View Full Version : Soil Prep

05-17-2008, 01:14 AM
The following three steps were listed to prep the soil and my questions are listed after these steps:

1. Remove grass or other existing vegetation with a flat spade or kill with a glyphosate herbicide such as Roundup.

2. Spread two or three inches of organic matter, well-rotted manure, leaf mold (composted leaves) or compost, over the bed.

3. Turn soil over to a depth of eight inches with a garden spade, fork or roto-tiller, breaking up heavy clods. Rake level.


1. At what point do you introduce fertilizer in this process? Do you spread fertizer over the entire garden area or just around the bushes I'll be planting?

2. I'm buying some chemical to regulate the PH balance in my soil. At what point in the above process do you introduce this chemical?

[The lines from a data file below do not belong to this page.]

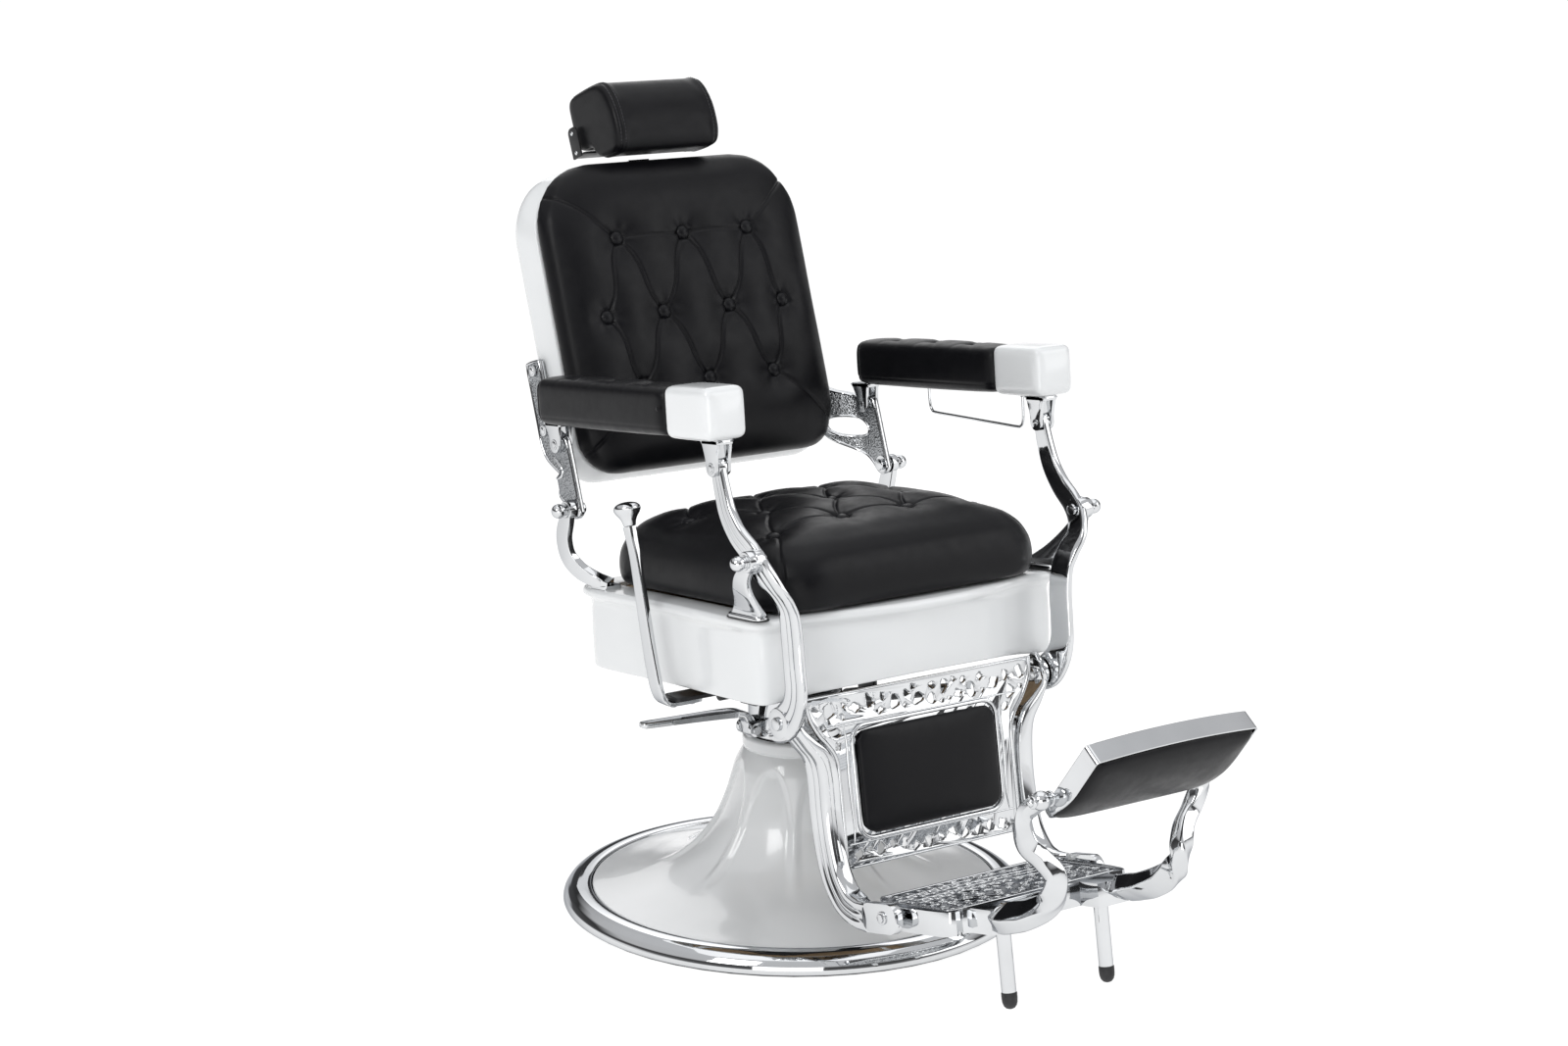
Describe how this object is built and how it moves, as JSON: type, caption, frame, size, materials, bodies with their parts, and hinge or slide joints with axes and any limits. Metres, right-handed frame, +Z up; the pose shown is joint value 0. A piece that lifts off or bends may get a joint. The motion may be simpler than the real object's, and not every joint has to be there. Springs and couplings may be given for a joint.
{
  "type": "hydraulic barber chair",
  "caption": "Reclining hydraulic barber chair with round base, pump lever, coupled armrests and calf frame, folding tread and flip foot pad.",
  "frame": {"origin": "centre of the base ring on the floor", "axes": "+Z up; the sitter faces -Y; the chair's left is +X"},
  "size_m": [0.7, 1.3124, 1.2079],
  "materials": {
    "chrome": "polished chrome plate",
    "steel": "ground steel",
    "dark_steel": "black painted steel",
    "cast_iron": "raw casting",
    "bronze": "sintered bronze bush",
    "white_enamel": "glossy white enamel",
    "black_leather": "soft satin leatherette",
    "black_rubber": "moulded rubber",
    "plywood": "plain plywood"
  },
  "bodies": {
    "base": {"base_ring": "chrome", "floor_gasket": "black_rubber", "weight_plate": "cast_iron", "pedestal_shell": "white_enamel", "swivel_bearing": "bronze"},
    "swivel": {"pump_cylinder": "steel", "pump_housing": "chrome", "pump_lever_pin": "steel"},
    "pump": {"pump_lever": "chrome"},
    "seat": {"ram": "chrome", "seat_frame": "dark_steel", "seat_board": "plywood", "seat_skirt": "white_enamel", "seat_cushion": "black_leather", "knee_bracket_right": "chrome", "knee_bracket_left": "chrome", "rear_bracket_right": "chrome", "rear_bracket_left": "chrome", "knee_ball_right": "chrome", "knee_ball_left": "chrome", "rear_ball_right": "chrome", "rear_ball_left": "chrome", "lock_cylinder": "dark_steel"},
    "recline_lever": {"recline_shaft": "dark_steel", "recline_arm": "chrome", "recline_knob": "chrome"},
    "lock": {"lock_rod": "chrome"},
    "backrest": {"back_shell": "white_enamel", "back_cushion": "black_leather", "headrest_guide": "dark_steel", "back_bracket_right": "chrome", "back_bracket_left": "chrome"},
    "headrest_post": {"headrest_bar": "chrome", "headrest_bracket": "dark_steel"},
    "headrest": {"headrest_pad": "black_leather"},
    "armrests": {"arm_cap_right": "white_enamel", "arm_cap_left": "white_enamel", "arm_pad_right": "black_leather", "arm_pad_left": "black_leather", "rear_clevis_right": "chrome", "rear_clevis_left": "chrome", "front_clevis_right": "chrome", "front_clevis_left": "chrome", "towel_rail": "chrome"},
    "front_struts": {"strut_right": "chrome", "strut_left": "chrome"},
    "calf_frame": {"leg_rail_right": "chrome", "leg_rail_left": "chrome", "leg_bolt_right": "chrome", "leg_bolt_left": "chrome", "tread_rod": "chrome", "calf_panel": "chrome", "calf_pad": "black_leather"},
    "tread": {"tread_plate": "chrome", "peg_right": "chrome", "peg_left": "chrome", "pad_arm_right": "chrome", "pad_arm_left": "chrome"},
    "foot_pad": {"foot_tray": "chrome", "foot_leather": "black_leather"}
  },
  "joints": [
    {"name": "swivel_turn", "type": "hinge", "parent": "base", "child": "swivel", "pos_m": [0, 0, 0.25], "axis": [0, 0, 1], "continuous": true},
    {"name": "pump_stroke", "type": "hinge", "parent": "swivel", "child": "pump", "pos_m": [-0.0845, 0, 0.283], "axis": [0, -1, 0], "range_deg": [0, 20], "stiffness_Nm_per_rad": 2, "springref_deg": -17.19},
    {"name": "seat_lift", "type": "slide", "parent": "swivel", "child": "seat", "axis": [0, 0, 1], "range_m": [0, 0.15]},
    {"name": "recline_release", "type": "hinge", "parent": "seat", "child": "recline_lever", "pos_m": [-0.2, -0.085, 0.37], "axis": [1, 0, 0], "range_deg": [-14, 0], "stiffness_Nm_per_rad": 4, "springref_deg": 22.92},
    {"name": "back_recline", "type": "hinge", "parent": "seat", "child": "backrest", "pos_m": [0, 0.155, 0.6126], "axis": [-1, 0, 0], "range_deg": [0, 45]},
    {"name": "headrest_height", "type": "slide", "parent": "backrest", "child": "headrest_post", "axis": [0, 0.3256, 0.9455], "range_m": [0, 0.08]},
    {"name": "headrest_tilt", "type": "hinge", "parent": "headrest_post", "child": "headrest", "pos_m": [0, 0.437, 1.11], "axis": [1, 0, 0], "range_deg": [-12, 4]},
    {"name": "arm_level", "type": "hinge", "parent": "backrest", "child": "armrests", "pos_m": [0, 0.197, 0.7025], "axis": [-1, 0, 0], "range_deg": [-47.5, 0]},
    {"name": "strut_swing", "type": "hinge", "parent": "seat", "child": "front_struts", "pos_m": [0, -0.3, 0.622], "axis": [-1, 0, 0], "range_deg": [0, 35]},
    {"name": "calf_swing", "type": "hinge", "parent": "front_struts", "child": "calf_frame", "pos_m": [0, -0.293, 0.384], "axis": [-1, 0, 0], "range_deg": [0, 20.5]},
    {"name": "lock_travel", "type": "slide", "parent": "seat", "child": "lock", "axis": [0, -0.9622, 0.2723], "range_m": [0, 0.1445]},
    {"name": "tread_fold", "type": "hinge", "parent": "calf_frame", "child": "tread", "pos_m": [0, -0.4606, 0.1393], "axis": [-1, 0, 0], "range_deg": [0, 60]},
    {"name": "foot_pad_flip", "type": "hinge", "parent": "tread", "child": "foot_pad", "pos_m": [0, -0.745, 0.373], "axis": [1, 0, 0], "range_deg": [0, 120]}
  ],
  "couplings": [
    {"joint": "strut_swing", "follows": "back_recline", "ratio": 0.776},
    {"joint": "arm_level", "follows": "back_recline", "ratio": -1.044},
    {"joint": "calf_swing", "follows": "back_recline", "ratio": 0.45},
    {"joint": "lock_travel", "follows": "back_recline", "m_per_rad": 0.1827}
  ]
}
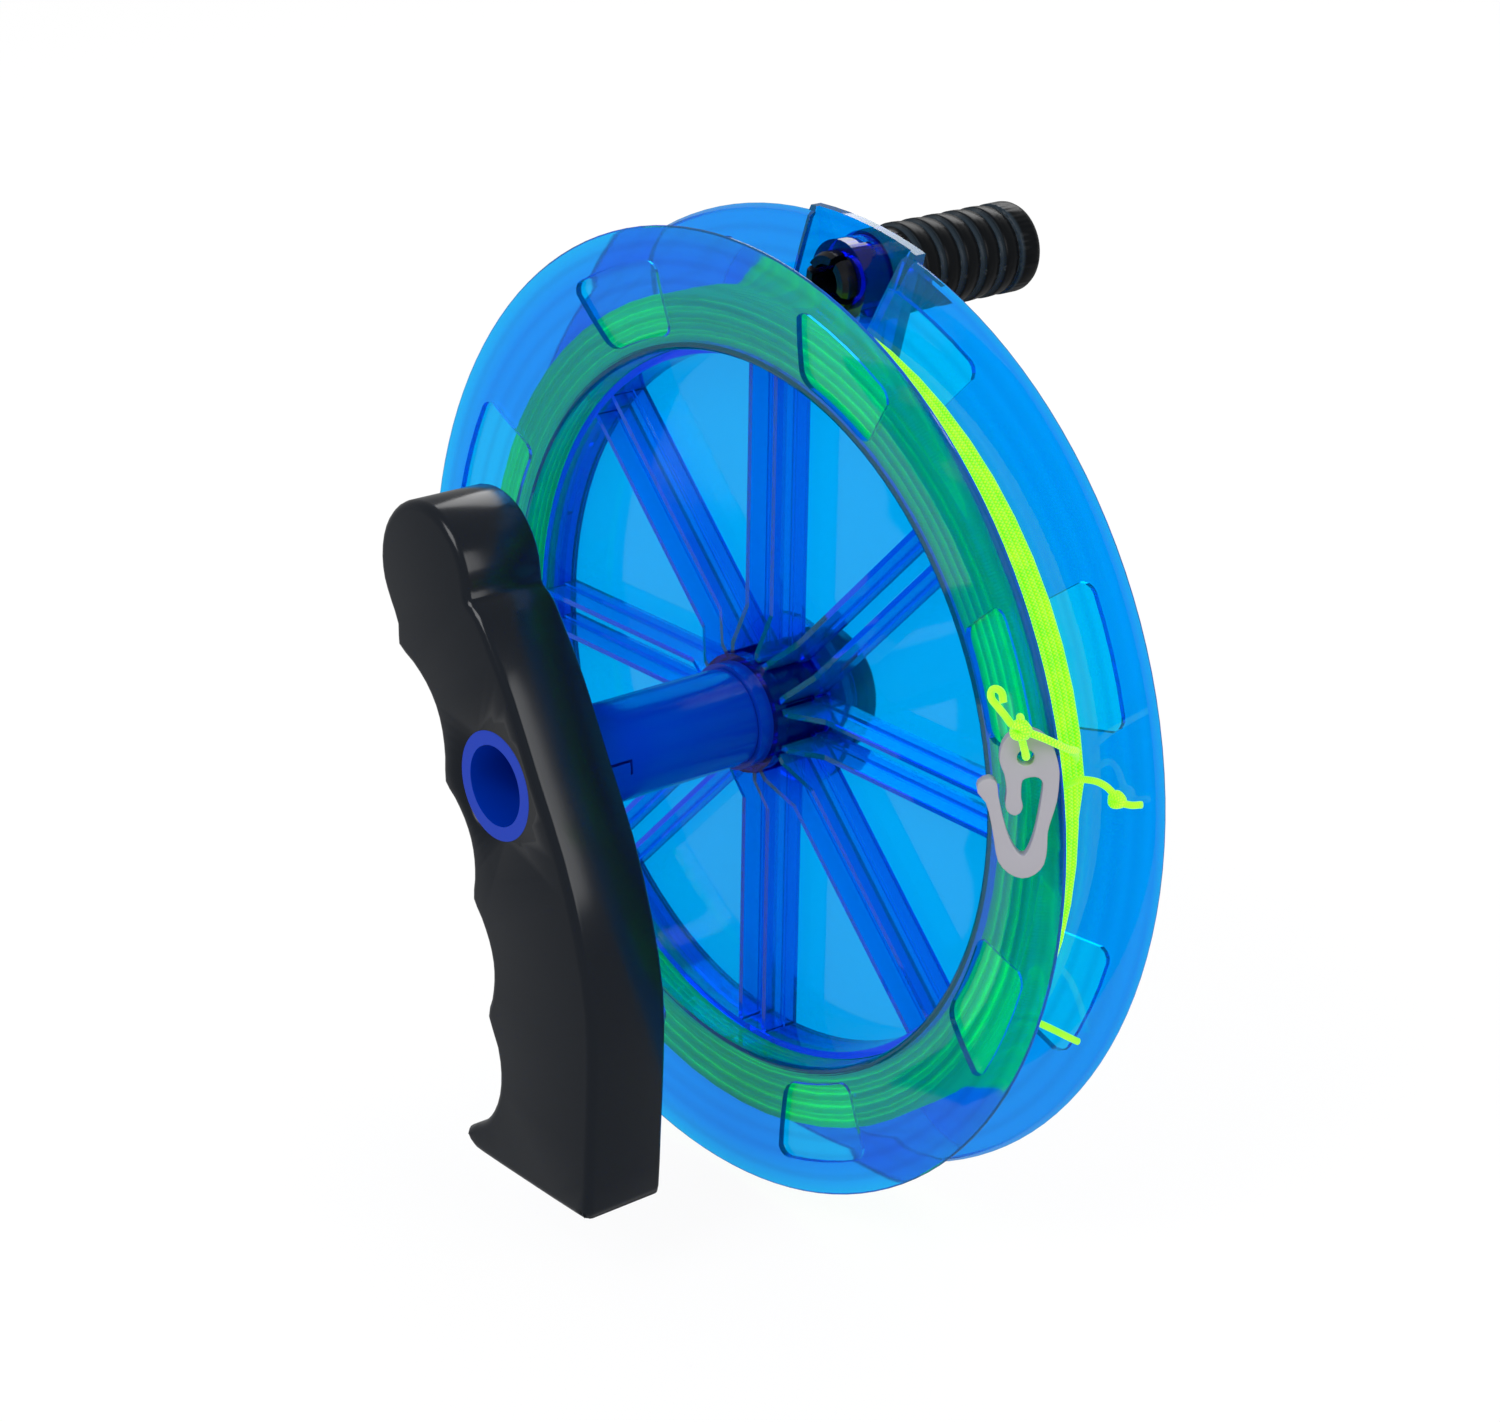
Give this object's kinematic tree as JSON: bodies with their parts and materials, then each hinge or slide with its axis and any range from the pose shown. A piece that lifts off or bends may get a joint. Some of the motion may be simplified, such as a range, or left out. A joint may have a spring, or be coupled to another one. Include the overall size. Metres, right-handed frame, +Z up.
{
  "type": "kite line winder",
  "caption": "Hand winder for kite line: a clear flanged wheel on a hollow axle, turned by a rear knob and held by a finger-grooved grip, with the line's end clip.",
  "frame": {"origin": "on the wheel's axle, at the middle of the grip's thickness, where the hand holds the part", "axes": "+Z up along the grip towards its round head, +Y along the axle from the grip to the wheel and the knob, +X towards the back of the grip"},
  "size_m": [0.2221, 0.1315, 0.223],
  "materials": {
    "grip_black": "glossy moulded",
    "steel": "plain",
    "axle_blue": "glossy, translucent dark blue",
    "bush_blue": "glossy, translucent dark blue",
    "washer_grey": "matte",
    "clear_blue": "glossy, translucent blue",
    "line_green": "fluorescent braided line",
    "knob_black": "satin moulded",
    "clip_grey": "satin moulded"
  },
  "bodies": {
    "grip": {"grip_shell": "grip_black", "grip_cover": "grip_black", "grip_screws": "steel", "axle_tube": "axle_blue", "rear_washer": "washer_grey", "rear_cap": "grip_black"},
    "wheel": {"wheel_front": "clear_blue", "wheel_back": "clear_blue", "front_bush": "bush_blue", "rear_bush": "bush_blue", "line_core": "line_green", "line_winding": "line_green", "clip_line": "line_green", "clip_loop": "line_green", "clip_knot": "line_green", "curl_tail": "line_green", "loose_end": "line_green", "loose_knot": "line_green", "short_tail": "line_green"},
    "knob": {"knob_core": "knob_black", "knob_sleeve": "knob_black", "knob_cap": "knob_black"},
    "clip": {"line_clip": "clip_grey"}
  },
  "joints": [
    {"name": "wheel_spin", "type": "hinge", "parent": "grip", "child": "wheel", "pos_m": [0, 0, 0], "axis": [0, 1, 0], "continuous": true},
    {"name": "knob_spin", "type": "hinge", "parent": "wheel", "child": "knob", "pos_m": [0.01613, 0.08, 0.0996], "axis": [0, 1, 0], "continuous": true},
    {"name": "clip_swing", "type": "hinge", "parent": "wheel", "child": "clip", "pos_m": [0.1048, 0.0432, 0.0261], "axis": [0.7727, -0.6347, 0], "range_deg": [-100, 6]}
  ]
}
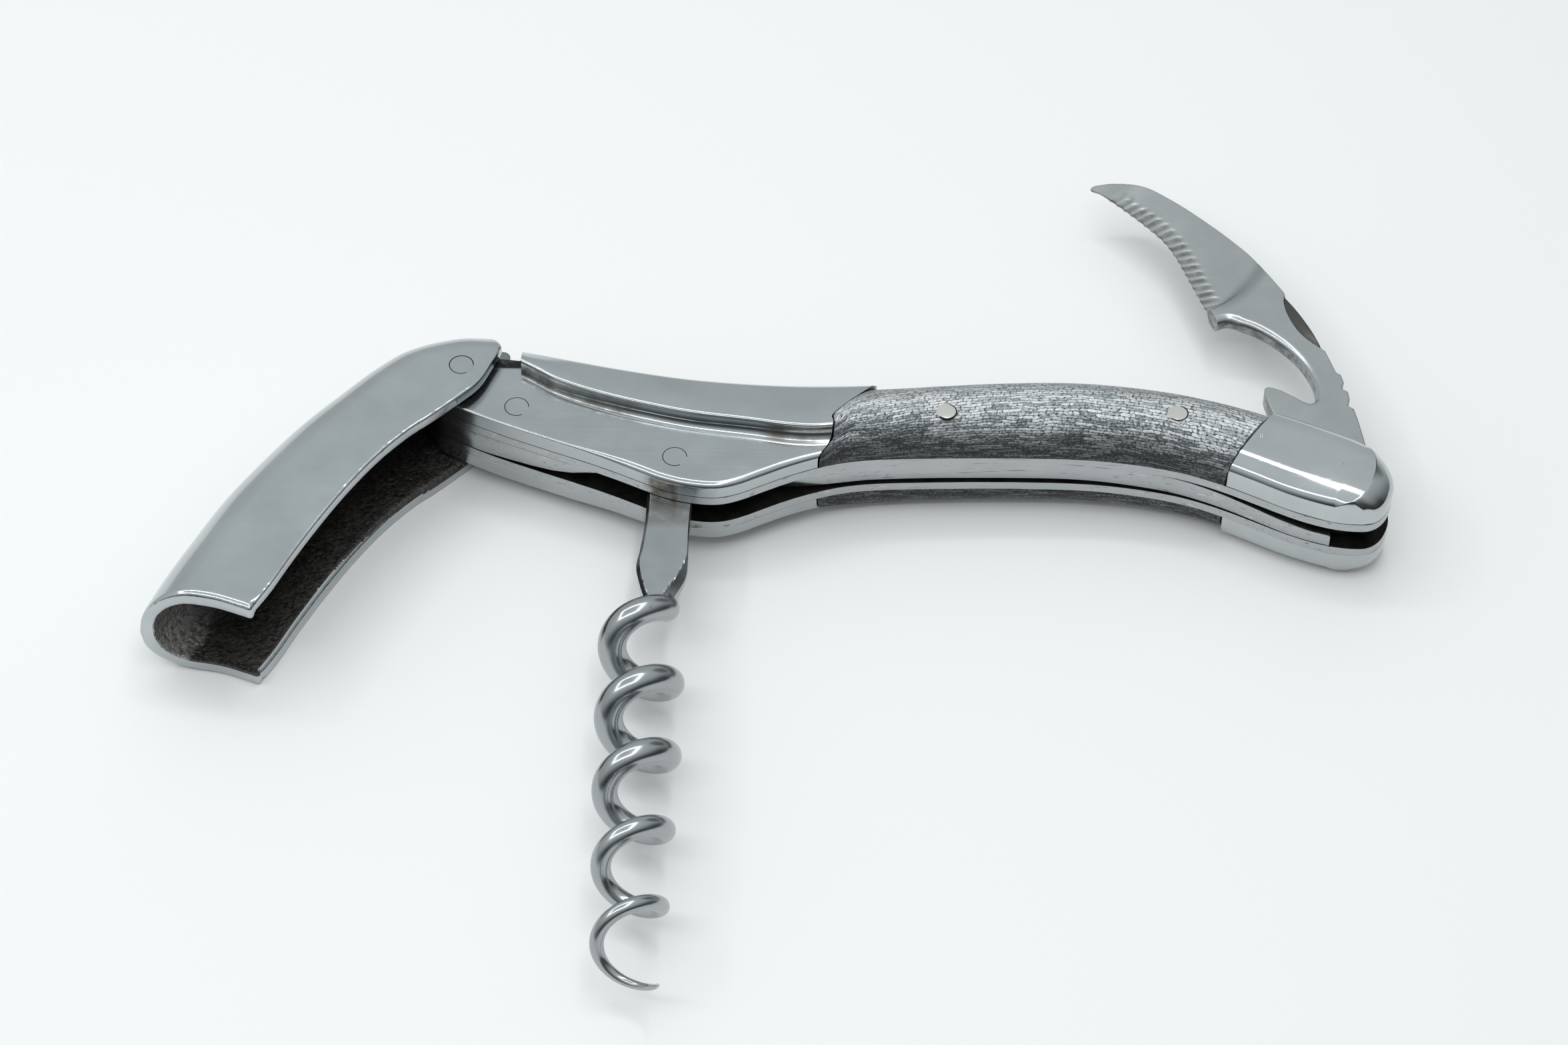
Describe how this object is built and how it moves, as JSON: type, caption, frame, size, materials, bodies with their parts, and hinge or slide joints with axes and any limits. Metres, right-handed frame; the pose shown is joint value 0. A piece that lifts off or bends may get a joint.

3. How do you go about making a raised bed for better drainage? Do you just heap the compost on real thick to create a raised bed?


06-21-2009, 09:35 PM
I will start with questions. Do you have a rototiller, and if so what kind is it? If you don't, how are you going to turn the soil? How soon after turning the soil will you be planting? What type of "chemical" are you going to use to change the PH. Lime will raise the PH, and aluminum sulfate will lower it. Have you tested your soil to see if it even needs to be changed?

I started a new garden spot this year where there was previously well established grass. I used my Troybilt tiller to turn the grass under instead of removing it.

If you are intending to plant right away and you have synthetic fertilizer, you should work the fertilizer in when turning the soil. You should also add the product to change the PH (if it needs it) when turning the soil.

There are several ways to make a raised bed. I would just use a garden rake and pull the mixed soil up to make the beds.

06-22-2009, 01:53 AM
OOPS...ignore that thumbs down! It was accidental!

I made raised beds by purchasing 2 x 12 lumber and nailing it together at the corners. From there, I added soil and compost, leveled it off and planted.

"Chemical" :eek: is a questionable word these days when one is talking to gardeners,so you may get some "what's up with that" responses. Most all the time, there are better organic methods that won't affect the purity of your food nor will they negatively affect the quality of your soil. Have you had your soil ph tested? If not, your county extension office can do it for you, and then they'll tell you what you need to add to it to balance it...if anything.

Good luck with your garden...hanging around gardening forums is a great place to ask questions, learn new information and improve your gardening success, so welcome aboard!